Could you be the object of jealousy or envy from your business partners, colleagues, or even your friends? If you’re focused on working toward your own goals, you might not notice if others around you are going green when they look at your status and achievements. But if you look for them, there are signs that can tell you when someone is feeling envious of you. It’s smart to pay attention to these signs so you can handle your friend or colleague’s jealousy wisely–before it grows into something that could damage your working relationship, or worse.

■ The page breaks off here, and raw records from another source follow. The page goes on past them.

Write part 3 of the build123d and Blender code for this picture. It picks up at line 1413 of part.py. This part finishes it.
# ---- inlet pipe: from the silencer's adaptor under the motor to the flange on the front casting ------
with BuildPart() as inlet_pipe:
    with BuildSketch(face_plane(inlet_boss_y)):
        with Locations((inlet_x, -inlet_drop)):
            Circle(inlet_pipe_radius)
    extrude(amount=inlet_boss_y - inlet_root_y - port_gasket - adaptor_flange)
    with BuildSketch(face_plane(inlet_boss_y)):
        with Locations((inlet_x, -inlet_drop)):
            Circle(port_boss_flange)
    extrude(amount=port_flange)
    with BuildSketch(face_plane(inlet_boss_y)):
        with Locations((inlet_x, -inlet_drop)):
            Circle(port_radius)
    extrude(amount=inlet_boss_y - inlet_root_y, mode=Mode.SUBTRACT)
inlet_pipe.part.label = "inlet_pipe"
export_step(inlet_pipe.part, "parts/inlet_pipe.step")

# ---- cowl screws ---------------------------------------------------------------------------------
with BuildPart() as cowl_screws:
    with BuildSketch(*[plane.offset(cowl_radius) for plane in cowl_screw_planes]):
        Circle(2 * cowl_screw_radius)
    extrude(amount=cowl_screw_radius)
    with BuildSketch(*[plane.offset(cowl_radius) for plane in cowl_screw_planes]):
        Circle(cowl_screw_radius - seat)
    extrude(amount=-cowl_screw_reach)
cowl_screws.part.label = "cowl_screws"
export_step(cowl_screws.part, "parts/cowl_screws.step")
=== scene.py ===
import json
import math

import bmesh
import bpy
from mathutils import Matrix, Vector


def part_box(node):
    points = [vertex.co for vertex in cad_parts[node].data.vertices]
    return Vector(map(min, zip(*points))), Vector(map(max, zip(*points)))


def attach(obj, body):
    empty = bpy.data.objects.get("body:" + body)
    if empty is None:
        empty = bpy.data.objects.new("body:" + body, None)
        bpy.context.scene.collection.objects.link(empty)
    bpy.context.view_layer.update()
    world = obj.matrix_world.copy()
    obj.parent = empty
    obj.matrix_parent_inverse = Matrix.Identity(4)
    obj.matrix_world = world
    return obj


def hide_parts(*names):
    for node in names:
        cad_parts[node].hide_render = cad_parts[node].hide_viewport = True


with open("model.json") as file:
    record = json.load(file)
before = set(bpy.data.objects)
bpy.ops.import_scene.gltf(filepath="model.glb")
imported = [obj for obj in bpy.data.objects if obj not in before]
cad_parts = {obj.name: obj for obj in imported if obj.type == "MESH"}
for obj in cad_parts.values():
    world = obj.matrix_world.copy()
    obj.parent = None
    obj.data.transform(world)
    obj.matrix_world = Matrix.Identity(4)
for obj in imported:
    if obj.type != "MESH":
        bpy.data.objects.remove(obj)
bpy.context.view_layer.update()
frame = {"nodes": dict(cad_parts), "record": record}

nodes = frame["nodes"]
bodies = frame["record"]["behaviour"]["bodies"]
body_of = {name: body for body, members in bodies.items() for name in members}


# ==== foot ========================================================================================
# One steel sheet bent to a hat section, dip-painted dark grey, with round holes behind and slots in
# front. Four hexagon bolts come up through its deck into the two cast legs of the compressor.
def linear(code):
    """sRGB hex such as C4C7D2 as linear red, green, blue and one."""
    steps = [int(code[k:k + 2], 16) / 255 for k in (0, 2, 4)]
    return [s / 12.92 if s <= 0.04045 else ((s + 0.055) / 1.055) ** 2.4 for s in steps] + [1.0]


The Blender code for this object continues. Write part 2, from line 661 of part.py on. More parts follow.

You’ve just made a huge sale, gotten a plum assignment, or won an industry award. You tell your friend, business partner, or colleague your good news. But your colleague or friend doesn’t react the way you expected and something about that person’s response seems off. Could he or she be envious of your success? Here are some signs to watch for.
Downplaying your success.
Whatever plum job or deal you’ve gotten, your friend will find a reason why it’s not so great. This happened to me years ago when I won a contract to write a book for a business book series. A friend of mine who was also a business writer tried to talk me out of signing the contract, arguing that I should be getting a better deal. She even posted a message to a professional group we both belonged to, saying that I was “starry-eyed” about the deal I’d gotten and inviting others to help her talk me out of it. (No one did.)
Questioning how you got there.
This can be subtle since whenever you announce a big win to your friends or colleagues, they’ll naturally want you to tell them how you made it happen. But if you pay attention, you may notice that some of these questions have a subtext: Why you and not me? For example, someone may wonder out loud if you had a special advantage, such as a family connection or an existing friendship that helped you get where you are.
Responding to your good news by talking about their own accomplishments.
This too can be subtle, because most people like to talk about themselves and would likely rather tell you what they’ve been up to than listen to you talk about yourself. But if someone changes the subject to something he or she is doing as soon as you’ve shared your good news, that’s a likely indication of feeling envious.
What should you do about it?
Correctly handling other people’s jealousy is very tricky. It’s natural enough to feel angry at someone who’s acting jealous of you, but do your best to let that go. I’m willing to bet that at some time or another, you’ve felt envious of someone else’s achievements. And if you think back to that time, you’ll remember how awful it felt. There’s no point in trying to punish people who are acting jealous of you–they’re already punishing themselves more than you ever could.
Instead, be compassionate. If they’re downplaying your achievement or reminding you of past failures, don’t take the bait and defend yourself. Instead, laugh at yourself, agree with their assessment, or just say nothing at all. If you’re feeling angry, keep in mind that your non-response is likely to frustrate an envious person more than anything else you could do.
And if they switch the conversation over to their own accomplishments, be gracious about it. Ask questions about whatever they’ve achieved and give them genuine praise. Doing this could help defuse their envy and make for a better relationship, and that benefits everyone. Meantime, don’t forget to give yourself a pat on the back. If your accomplishments make your friends and co-workers jealous, you must be doing something right.